We also want to gently but firmly remind you that true reconciliation can only happen through the power of the Holy Spirit working in both of your hearts. You cannot force your husband to return, nor can you manipulate his emotions through your own efforts. Your role is to pray, to surrender this situation to God, and to live in a way that honors Him—whether your husband returns or not. This means releasing bitterness, forgiving (even if he never repents), and trusting God’s sovereignty over your life. *"Don’t be anxious for anything, but in everything, by prayer and petition with thanksgiving, let your requests be made known to God. And the peace of God, which surpasses all understanding, will guard your hearts and your thoughts in Christ Jesus"* (Philippians 4:6-7).

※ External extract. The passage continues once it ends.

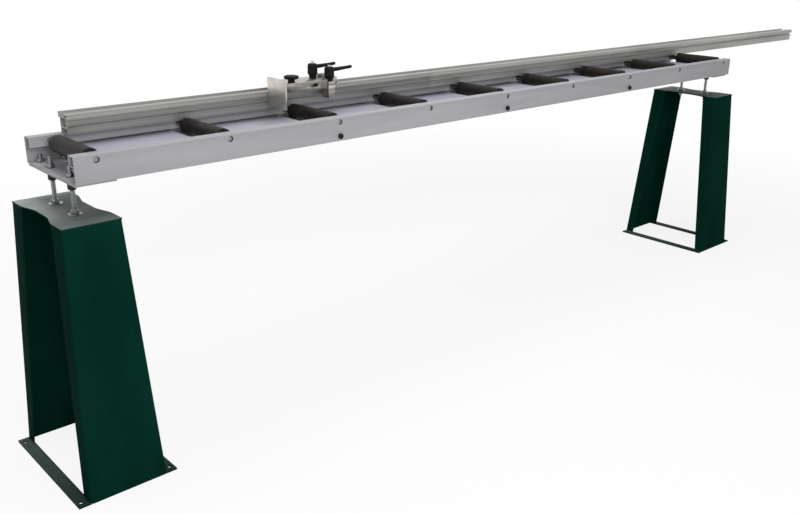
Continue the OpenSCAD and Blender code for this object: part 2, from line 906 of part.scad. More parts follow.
// Room behind the bar's end for the stop to be pushed in
bar_channel_spare = bar_w;

// Reading window in the saddle's front face, over the bar's end
module reading_window() {
    reach = (window_l - window_h) / 2;
    translate([stop_x + window_x, saddle_front - over, bar_mid_z])
        rotate([-90, 0, 0])
            linear_extrude(bar_y) {
                square([2 * reach, window_h], center = true);
                for (side = [-1, 1]) translate([side * reach, 0]) circle(d = window_h);
            }
}

module stop_saddle() {
    back = guide_head_back - rib_w - slide_gap;
    ear_reach = guide_front - lever_b_pos[1] + over;
    color([0.68, 0.68, 0.65]) placed()
        difference() {
            union() {
                translate([stop_x + saddle_step, guide_front - over, saddle_bottom])
                    cube([saddle_l - saddle_step, back - guide_front + over,
                        saddle_top - saddle_bottom]);
                translate([stop_x, saddle_front, block_bottom])
                    cube([block_l, block_d - slide_gap, saddle_top - block_bottom]);
                translate([lever_b_pos[0] - ear_w / 2, lever_b_pos[1] - ear_w / 2, ear_bottom])
                    cube([ear_w, ear_w / 2 + ear_reach, ear_h]);
            }
            bar_channel();
            reading_window();
            stud_bore(lever_a_pos, saddle_bottom - over, saddle_h + over);
            stud_bore(lever_b_pos, ear_bottom - over, ear_h + 2 * over);
            stud_bore(knob_pos, bar_mid_z, saddle_h + over);
        }
}

module stud_bore(pos, z, h) {
    translate([pos[0], pos[1], z]) cylinder(h = h, d = stud_d + 2 * run_gap);
}

// Block with rounded upper edges on the saddle's top
module index_block() {
    half = index_w / 2;
    back_y = lever_a_pos[1] + index_d / 2;
    color([0.7, 0.7, 0.68]) placed()
        translate([stop_x + index_x, back_y, saddle_top])
            rotate([90, 0, 0])
                linear_extrude(index_d) {
                    translate([-half, 0]) square([index_w, index_h - index_r]);
                    translate([index_r - half, 0]) square([index_w - 2 * index_r, index_h]);
                    for (side = [-1, 1])
                        translate([side * (half - index_r), index_h - index_r]) circle(r = index_r);
                }
}

module jaw_spacer() {
    color([0.78, 0.78, 0.78]) placed()
        translate([lever_b_pos[0], lever_b_pos[1], jaw_top])
            difference() {
                translate([-ear_w / 2, -ear_w / 2, 0]) cube([ear_w, ear_w, ear_bottom - jaw_top]);
                translate([0, 0, -over])
                    cylinder(h = ear_bottom - jaw_top + 2 * over, d = stud_d + 2 * run_gap);
            }
}

// Block under the front lever, with a tongue that hooks into the guide's slot
module clamp_jaw() {
    front = lever_b_pos[1] - ear_w / 2;
    tongue_bottom = slot_mid - slot_h / 2 + slide_gap;
    color([0.7, 0.7, 0.7]) placed()
        difference() {
            union() {
                translate([lever_b_pos[0] - jaw_l / 2, front, jaw_top - jaw_h])
                    cube([jaw_l, guide_front - slide_gap - front, jaw_h]);
                translate([lever_b_pos[0] - jaw_l / 2, front, tongue_bottom])
                    cube([jaw_l, guide_front + slot_lip + slot_back / 2 - front,
                        jaw_top - tongue_bottom]);
            }
            stud_bore(lever_b_pos, jaw_top - jaw_h / 2, jaw_h);
        }
}

module stop_plate() {
    color([0.74, 0.74, 0.72]) placed()
        translate([stop_x - stop_gap - stop_t, guide_front - stop_guide_gap - stop_w, stop_bottom])
            cube([stop_t, stop_w, stop_h]);
}

module stop_bar() {
    color([0.6, 0.6, 0.6]) placed()
        translate([stop_x - stop_gap, bar_mid_y - bar_w / 2, bar_mid_z - bar_w / 2])
            cube([bar_l, bar_w, bar_w]);
}

module clamp_knob() {
    flute_d = knob_d / 8;
    tip = bar_mid_z + bar_w / 2 + bar_gap;
    color([0.08, 0.08, 0.08]) placed()
        translate([knob_pos[0], knob_pos[1], 0]) {
            translate([0, 0, tip]) cylinder(h = saddle_top - tip + over, d = stud_d);
            translate([0, 0, saddle_top]) cylinder(h = knob_neck_h, d = knob_neck_d);
            difference() {
                translate([0, 0, saddle_top + knob_neck_h]) cylinder(h = knob_h, d = knob_d);
                for (i = [0:knob_flutes - 1])
                    rotate([0, 0, 360 * i / knob_flutes])
                        translate([knob_d / 2 + flute_d / 4, 0, saddle_top + knob_neck_h - over])
                            cylinder(h = knob_h + 2 * over, d = flute_d);
            }
        }
}

// Half section of a lever's hub: a neck that flares into a skirt, with a chamfered top
module hub_profile() {
    r = hub_d / 2;
    neck = hub_neck_d / 2;
    flare = r - neck;
    polygon([
        [0, 0], [neck, 0], [neck, flare], [r, 3 * flare],
        [r, hub_h - flare], [r - flare / 2, hub_h], [0, hub_h]
    ]);
}

// A clamping lever with its arm along +X, standing at a height
module lever(pos, z) {
    root_z = hub_h - arm_root - (hub_d - hub_neck_d) / 2;
    color([0.07, 0.07, 0.07]) placed()
        translate([pos[0], pos[1], z])
            difference() {
                union() {
                    rotate_extrude() hub_profile();
                    hull() {
                        translate([hub_d / 4, 0, root_z])
                            cylinder(h = arm_root, d = arm_root, $fn = arm_fn);
                        translate([lever_l - arm_tip / 2, 0, root_z + arm_rise])
                            cylinder(h = arm_tip, d = arm_tip, $fn = arm_fn);
                    }
                }
                translate([0, 0, -over])
                    cylinder(h = hub_h + 2 * over, d = stud_d + 2 * run_gap);
            }
}

// A lever's stud, with its bright head on top of the hub
module lever_stud(pos, z, head_h, tip) {
    color([0.8, 0.8, 0.78]) placed()
        translate([pos[0], pos[1], 0]) {
            translate([0, 0, tip]) cylinder(h = z + hub_h - tip + over, d = stud_d);
            translate([0, 0, z + hub_h]) cylinder(h = head_h, d = stud_head_d);
        }
}

module lever_a() {
    lever(lever_a_pos, saddle_top);
}

module lever_a_stud() {
    lever_stud(lever_a_pos, saddle_top, stud_head_a, guide_top + slide_gap);
}

module lever_b() {
    lever(lever_b_pos, ear_top);
}

module lever_b_stud() {
    lever_stud(lever_b_pos, ear_top, stud_head_b, jaw_top - jaw_h / 2 + over);
}

front_rail();
back_rail();
for (k = [1:roller_count - 1]) cover(k);
for (k = [1:roller_count]) roller(k);
roller_axles();
roller_bearings();
axle_spacers();
cross_ties();
tie_screws();
adapter_plate(0);  // near_adapter_plate
adapter_plate(1);  // far_adapter_plate
plate_bolts();
plate_bolt_nuts();
rod_lock_nuts();
rod_long_nuts();
near_guide_rail();
far_guide_rail();
guide_brackets();
guide_screws();
top_plate(near_stand_x);  // near_top_plate
front_leg(near_stand_x);  // near_front_leg
back_leg(near_stand_x);  // near_back_leg
base_strips(near_stand_x);  // near_base_strips
rods(near_stand_x);  // near_rods
rod_nuts(near_stand_x);  // near_rod_nuts
rod_washers(near_stand_x);  // near_rod_washers
top_plate(far_stand_x);  // far_top_plate
front_leg(far_stand_x);  // far_front_leg
back_leg(far_stand_x);  // far_back_leg
base_strips(far_stand_x);  // far_base_strips
rods(far_stand_x);  // far_rods
rod_nuts(far_stand_x);  // far_rod_nuts
rod_washers(far_stand_x);  // far_rod_washers
stop_saddle();
index_block();
jaw_spacer();
clamp_jaw();
stop_plate();
stop_bar();
clamp_knob();
lever_a();
lever_a_stud();
lever_b();
lever_b_stud();
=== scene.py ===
import json
import math
import bmesh
import bpy
from mathutils import Matrix, Vector


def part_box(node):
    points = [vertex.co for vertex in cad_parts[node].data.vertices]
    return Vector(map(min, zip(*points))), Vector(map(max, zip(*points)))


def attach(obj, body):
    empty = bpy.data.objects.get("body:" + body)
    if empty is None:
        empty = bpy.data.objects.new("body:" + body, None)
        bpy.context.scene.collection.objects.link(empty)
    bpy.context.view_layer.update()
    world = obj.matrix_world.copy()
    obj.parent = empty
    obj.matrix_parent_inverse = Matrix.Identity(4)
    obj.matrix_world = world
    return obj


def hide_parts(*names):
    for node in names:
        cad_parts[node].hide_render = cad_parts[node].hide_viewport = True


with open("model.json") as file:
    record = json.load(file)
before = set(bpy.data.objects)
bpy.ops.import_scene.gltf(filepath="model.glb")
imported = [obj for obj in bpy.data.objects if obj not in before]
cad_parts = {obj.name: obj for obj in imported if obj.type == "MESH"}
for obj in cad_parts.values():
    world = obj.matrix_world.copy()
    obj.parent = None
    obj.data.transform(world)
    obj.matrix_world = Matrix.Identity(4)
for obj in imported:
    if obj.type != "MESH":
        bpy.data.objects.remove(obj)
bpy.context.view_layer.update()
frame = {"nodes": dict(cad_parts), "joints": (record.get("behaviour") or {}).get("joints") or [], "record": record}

# Sizes in metres are written as millimetres times this
MM = 0.001

# Camera: a pinhole fitted to the photograph's frame of 800 x 514 pixels
FRAME_WIDTH = 800
FOCAL_PIXELS = 869.52
SENSOR_WIDTH = 36.0
CAMERA_PLACE = Vector((-2.74358, -2.08801, 1.33743))
CAMERA_YAW = math.radians(47.60)
CAMERA_PITCH = math.radians(-19.82)
CAMERA_ROLL = math.radians(0.70)

# Corners closer than this are one, and faces within this angle are one flat face
MERGE_DISTANCE = 0.002 * MM
FLAT_ANGLE = math.radians(0.5)

# Edges that turn by more than this stay sharp: on a made shape, and on one with broken edges
SHARP_ANGLE = math.radians(35)
BROKEN_SHARP_ANGLE = math.radians(40)

# Half a hexagon across its flats, divided by this, is half of it across its corners
COS_30 = math.cos(math.pi / 6)

# Points round a part with a hexagon. A multiple of six gives each corner one of its own
HEX_SIDES = 72

# Metric threads: their pitch, how deep they are cut and the steps that draw one turn, the radius
# of the smaller one, and the nuts' widths across their flats
M12_THREAD = {"Pitch": 1.75 * MM, "Depth": 0.7 * MM, "Steps per Turn": 16}
M10_THREAD = {"Pitch": 1.5 * MM, "Depth": 0.8 * MM, "Steps per Turn": 12}
M10_RADIUS = 5 * MM
M12_FLATS = 19 * MM
M10_FLATS = 17 * MM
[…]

Now, let us pray together for you and for Peter:
Heavenly Father, we come before You in the mighty name of Jesus, lifting up our sister and her marriage. Lord, You see the depth of her pain, the loneliness she feels, and the longing in her heart for restoration. You are the God who heals the brokenhearted and binds up their wounds (Psalm 147:3), and we ask that You would pour out Your comfort upon her in ways she has never known. Let her find her strength, her joy, and her identity in You alone, even as she waits for Your will to unfold.
Lord, we pray for Peter. Soften his heart of stone, Father, and replace it with a heart of flesh (Ezekiel 36:26). Open his eyes to the truth of what he is doing—how he has turned away from You and from the covenant he made before You. Convict him deeply of his sin, Lord, and bring him to repentance. Break the bondage of deception that has him believing this relationship with another woman is acceptable in Your sight. Let him see the destruction of his choices and the hurt he has caused. Draw him back to You first, Lord, and then to his wife, if it is Your will.
We rebuke the spirit of division, adultery, and hardness of heart that has taken hold in this marriage. By the authority of Jesus Christ, we command these spirits to flee and declare that no weapon formed against this marriage shall prosper (Isaiah 54:17). Lord, if it is Your will, restore what the locusts have eaten (Joel 2:25). Bring reconciliation where there has been separation, healing where there has been hurt, and love where there has been coldness.
Father, we also ask for wisdom for our sister as she seeks Your direction about her living situation. Should she stay or should she go? Give her clarity, Lord, and surround her with godly counsel. Provide for her needs, both emotionally and physically, and let her know she is not alone. You are her Husband, her Provider, and her Comforter (Isaiah 54:5).
Finally, Lord, we pray that You would use this trial to refine her faith, to draw her closer to You, and to prepare her for whatever lies ahead. Whether You restore this marriage or call her to a new season, let her walk in obedience, peace, and trust in You. May Your name be glorified in her life, and may she be a testimony of Your faithfulness, even in the valley.
We ask all these things in the powerful name of Jesus Christ, our Lord and Savior, who alone can redeem and restore. Amen.